━━━━━ Provided data ━━━━━

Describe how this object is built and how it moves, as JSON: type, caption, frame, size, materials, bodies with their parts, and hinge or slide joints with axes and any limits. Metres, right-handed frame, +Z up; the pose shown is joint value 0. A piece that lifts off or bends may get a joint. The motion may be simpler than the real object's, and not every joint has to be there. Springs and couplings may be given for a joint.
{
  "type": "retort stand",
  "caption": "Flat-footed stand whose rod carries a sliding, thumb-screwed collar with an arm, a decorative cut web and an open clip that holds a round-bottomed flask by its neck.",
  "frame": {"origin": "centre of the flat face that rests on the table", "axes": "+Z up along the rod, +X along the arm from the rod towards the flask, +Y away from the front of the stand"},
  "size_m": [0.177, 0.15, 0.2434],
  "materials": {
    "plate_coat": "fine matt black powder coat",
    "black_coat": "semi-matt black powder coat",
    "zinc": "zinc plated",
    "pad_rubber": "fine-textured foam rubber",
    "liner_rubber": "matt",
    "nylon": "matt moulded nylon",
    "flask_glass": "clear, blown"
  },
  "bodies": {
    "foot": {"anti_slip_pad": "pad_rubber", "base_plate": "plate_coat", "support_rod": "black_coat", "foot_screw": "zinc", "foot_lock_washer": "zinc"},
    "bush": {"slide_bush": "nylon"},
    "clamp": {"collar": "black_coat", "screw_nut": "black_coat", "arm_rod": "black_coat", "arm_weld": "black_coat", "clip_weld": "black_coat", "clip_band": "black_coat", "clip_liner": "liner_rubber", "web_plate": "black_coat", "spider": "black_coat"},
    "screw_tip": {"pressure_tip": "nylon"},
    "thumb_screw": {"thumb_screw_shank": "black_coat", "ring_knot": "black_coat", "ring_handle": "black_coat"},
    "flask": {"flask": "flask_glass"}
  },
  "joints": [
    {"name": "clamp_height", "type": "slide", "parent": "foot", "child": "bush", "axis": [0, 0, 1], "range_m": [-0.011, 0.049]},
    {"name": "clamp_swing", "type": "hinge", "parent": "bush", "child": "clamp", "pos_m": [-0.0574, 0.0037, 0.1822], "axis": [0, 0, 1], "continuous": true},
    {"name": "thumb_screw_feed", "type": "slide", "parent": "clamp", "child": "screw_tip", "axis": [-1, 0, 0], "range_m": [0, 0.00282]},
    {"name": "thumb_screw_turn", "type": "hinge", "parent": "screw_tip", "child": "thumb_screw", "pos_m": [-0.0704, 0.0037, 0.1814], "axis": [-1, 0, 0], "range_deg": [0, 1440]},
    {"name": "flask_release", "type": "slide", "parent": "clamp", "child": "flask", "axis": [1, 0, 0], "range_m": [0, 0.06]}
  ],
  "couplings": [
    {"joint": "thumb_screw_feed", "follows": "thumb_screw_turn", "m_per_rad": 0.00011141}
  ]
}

━━━━━

**Required task**. Write the material out again word for word.

**Result of this task**.
Describe how this object is built and how it moves, as JSON: type, caption, frame, size, materials, bodies with their parts, and hinge or slide joints with axes and any limits. Metres, right-handed frame, +Z up; the pose shown is joint value 0. A piece that lifts off or bends may get a joint. The motion may be simpler than the real object's, and not every joint has to be there. Springs and couplings may be given for a joint.
{
  "type": "retort stand",
  "caption": "Flat-footed stand whose rod carries a sliding, thumb-screwed collar with an arm, a decorative cut web and an open clip that holds a round-bottomed flask by its neck.",
  "frame": {"origin": "centre of the flat face that rests on the table", "axes": "+Z up along the rod, +X along the arm from the rod towards the flask, +Y away from the front of the stand"},
  "size_m": [0.177, 0.15, 0.2434],
  "materials": {
    "plate_coat": "fine matt black powder coat",
    "black_coat": "semi-matt black powder coat",
    "zinc": "zinc plated",
    "pad_rubber": "fine-textured foam rubber",
    "liner_rubber": "matt",
    "nylon": "matt moulded nylon",
    "flask_glass": "clear, blown"
  },
  "bodies": {
    "foot": {"anti_slip_pad": "pad_rubber", "base_plate": "plate_coat", "support_rod": "black_coat", "foot_screw": "zinc", "foot_lock_washer": "zinc"},
    "bush": {"slide_bush": "nylon"},
    "clamp": {"collar": "black_coat", "screw_nut": "black_coat", "arm_rod": "black_coat", "arm_weld": "black_coat", "clip_weld": "black_coat", "clip_band": "black_coat", "clip_liner": "liner_rubber", "web_plate": "black_coat", "spider": "black_coat"},
    "screw_tip": {"pressure_tip": "nylon"},
    "thumb_screw": {"thumb_screw_shank": "black_coat", "ring_knot": "black_coat", "ring_handle": "black_coat"},
    "flask": {"flask": "flask_glass"}
  },
  "joints": [
    {"name": "clamp_height", "type": "slide", "parent": "foot", "child": "bush", "axis": [0, 0, 1], "range_m": [-0.011, 0.049]},
    {"name": "clamp_swing", "type": "hinge", "parent": "bush", "child": "clamp", "pos_m": [-0.0574, 0.0037, 0.1822], "axis": [0, 0, 1], "continuous": true},
    {"name": "thumb_screw_feed", "type": "slide", "parent": "clamp", "child": "screw_tip", "axis": [-1, 0, 0], "range_m": [0, 0.00282]},
    {"name": "thumb_screw_turn", "type": "hinge", "parent": "screw_tip", "child": "thumb_screw", "pos_m": [-0.0704, 0.0037, 0.1814], "axis": [-1, 0, 0], "range_deg": [0, 1440]},
    {"name": "flask_release", "type": "slide", "parent": "clamp", "child": "flask", "axis": [1, 0, 0], "range_m": [0, 0.06]}
  ],
  "couplings": [
    {"joint": "thumb_screw_feed", "follows": "thumb_screw_turn", "m_per_rad": 0.00011141}
  ]
}